McDonald believes the Maine coon cat mix, named “Tough Mommy” by its rescuers, contracted rabies from a raccoon that attacked her in August.
However, the symptoms didn’t materialize until last week while she was recovering from being spayed, McDonald said.
“She started showing signs of aggression and went downhill fast,” she said.
“She was fine for a while, and then all of a sudden, she just started attacking anything that got near the cage,” McDonald said.
She said that when Tough Mommy began acting aggressively, “she also quickly began to get really sick with neurological symptoms that led us to believe she had problems.
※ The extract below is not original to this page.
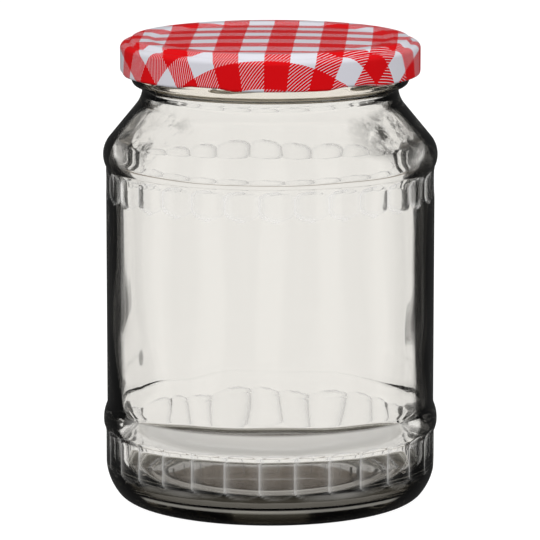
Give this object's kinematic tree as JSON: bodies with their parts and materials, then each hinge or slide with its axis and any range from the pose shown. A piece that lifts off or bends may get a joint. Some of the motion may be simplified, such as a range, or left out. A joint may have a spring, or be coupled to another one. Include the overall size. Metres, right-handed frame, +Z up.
{
  "type": "preserving jar",
  "caption": "Empty round clear-glass preserving jar with a band of facets at shoulder and foot, closed by a twist-off metal lid printed in gingham.",
  "frame": {"origin": "middle of the flat ring that the jar stands on", "axes": "+Z up along the jar's axis, -Y towards the side that faces the camera in the picture"},
  "size_m": [0.0956, 0.0956, 0.1327],
  "materials": {
    "glass": "clear, gloss",
    "lid": "gloss lacquer over a printed gingham"
  },
  "bodies": {
    "root": {"glass_jar": "glass", "lid": "lid"}
  },
  "joints": []
}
Fortunately, no one was bitten and no one was scratched.”
The cat was contained in a cage and had no contact with other cats or animals at McDonald’s house in Canton.
Tough Mommy was the last remaining cat of a feral colony from which Animal Advocates spent two years trapping, rescuing and fixing cats, McDonald said.
“The site that we took it out of, it’s very close to Dixfield — on the Mexico-Dixfield border — and, of course, there are a lot of people around there,” she said.
She said animal control officers and the Maine Warden Service have been notified.
“The situation is being handled, but we really dodged a bullet in that we knew the whole history of the site and who was there and who wasn’t, and she was the last one,” McDonald said, declining to divulge the site.
“We don’t give out the places exactly where we take cats out of, but we call it our Mexico No. 1 site,” she said. “So there are no cats running around rabid (there). There may be raccoons, but there are no cats left there and that’s the situation.”
Tough Mommy was the first to have rabies of the nearly 200 feral cats that the group has rescued and spayed and neutered since the nonprofit formed in October 2009.
They work with animal control officers in Rumford, Mexico, Dixfield, Peru, Canton, Carthage and Andover and take care of feral cat colonies.
“We’ve never had the rabies thing and we’ve taken care of a lot of ferals,” McDonald said. “Last year, we spayed and neutered 79 cats. This year, we’ve done almost 100.”
In August, Animal Advocates trapped and rescued one of Tough Mommy’s kittens and got two more in September. The kittens are now quarantined to determine whether they, too, have rabies, she said. They had not shown symptoms, as of Tuesday.
“According to the state, as long as they stay symptom-free and stay contained, and we know exactly where they are and that they’re being contained, hopefully, the kittens will survive,” she said.